Foi uma votação que não trouxe novidade em si, numa altura em que os advogados da acusação (democratas) já tinham desistido de pescar os republicanos necessários para fazer os dois terços de senadores que abririam a porta à destituição. A novidade foi outra: Mitt Romney votou contra.

Mitt Romney, republicano, mórmon e antigo candidato presidencial (2012), não esteve ao lado de Donald Trump quando toda a linha GOP se fechou em torno do Presidente. Dos 48 votos que levaram à absolvição da acusação de abuso de poder, 47 foram de democratas, mas um partiu da trincheira republicana: Romney.

Só não houve surpresa total porque o republicano já havia feito o anúncio do sentido de voto antes de entrar na sala do Senado. Um cenário que nunca chegou a ameaçar Trump, já que os republicanos detêm uma maioria de 53-47. O que não evitará que Mitt Romney entre para a história como o primeiro senador a votar contra um presidente do seu próprio partido num processo de impeachment.

E não é a primeira vez que Romney e Trump chocam de frente. Em 2016, durante a corrida às Presidenciais, o senador Romney apelidou o então candidato de "fraude". Um mimo devolvido por Trump quando, no ano passado, Romney voltou a criticar o Presidente, então por tentar forçar a Ucrânia a investigar o rival democrata Joe Biden e o seu filho, Hunter.
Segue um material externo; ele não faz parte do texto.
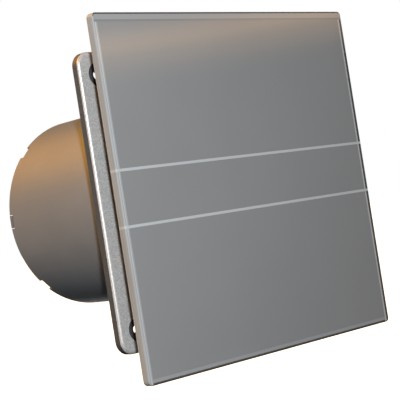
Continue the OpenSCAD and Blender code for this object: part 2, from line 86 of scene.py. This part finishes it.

Entretanto, assinalou já Pelosi, o voto desalinhado do senador do Utah impedirá o Presidente Trump de continuar a usar o argumento de que o impeachment se trata de um processo partidário.

E Trump, há meses acusado, num primeiro momento,com base na transcrição de um telefonema, de abusar do cargo ao pressionar o Presidente ucraniano, Volodymyr Zelensky, a investigar a atividade dos Biden e depois de tentar perturbar a investigação levada a cabo pela Câmara de Representantes, volta a sair vitorioso, falando num triunfo em toda a linha.

Foi o terceiro julgamento de impeachment na breve história dos Estados Unidos. Donald Trump figura agora numa lista com Andrew Johnson (1868) e Bill Clinton (1998). Todas as tentativas de destituição acabaram com a absolvição dos presidentes.

A Casa Branca, na primeira reação ao veredicto, volta a usar uma expressão que lhe é querida nesta era Trump: o processo foi “uma caça às bruxas”. Uma caça às bruxas que teve por base uma série de mentiras.

A reacção do Presidente foi, como expectável, levada para o Twitter. Na sua conta, Trump replicou uma capa da revista Time com a reafirmação da sua recandidatura à corrida 2020 com recurso a todos os arsenais de que possa dispor.

Depois da noite de ontem nada muda de facto, o país continua completamente polarizado, como estava já, a preparar essa corrida presidencial com a mais do que provável reeleição de Donald Trump.

Com a absolvição, os republicanos acreditam que Donald Trump acaba de reunir toda a energia que eventualmente ainda necessitasse para alimentar uma campanha vitoriosa rumo à permanência no cargo mais alto em Washington. O líder do partido, Mitch Mcconnell, não tem dúvidas e já o vinha dizendo: todo este processo é um "colossal erro político" dos democratas.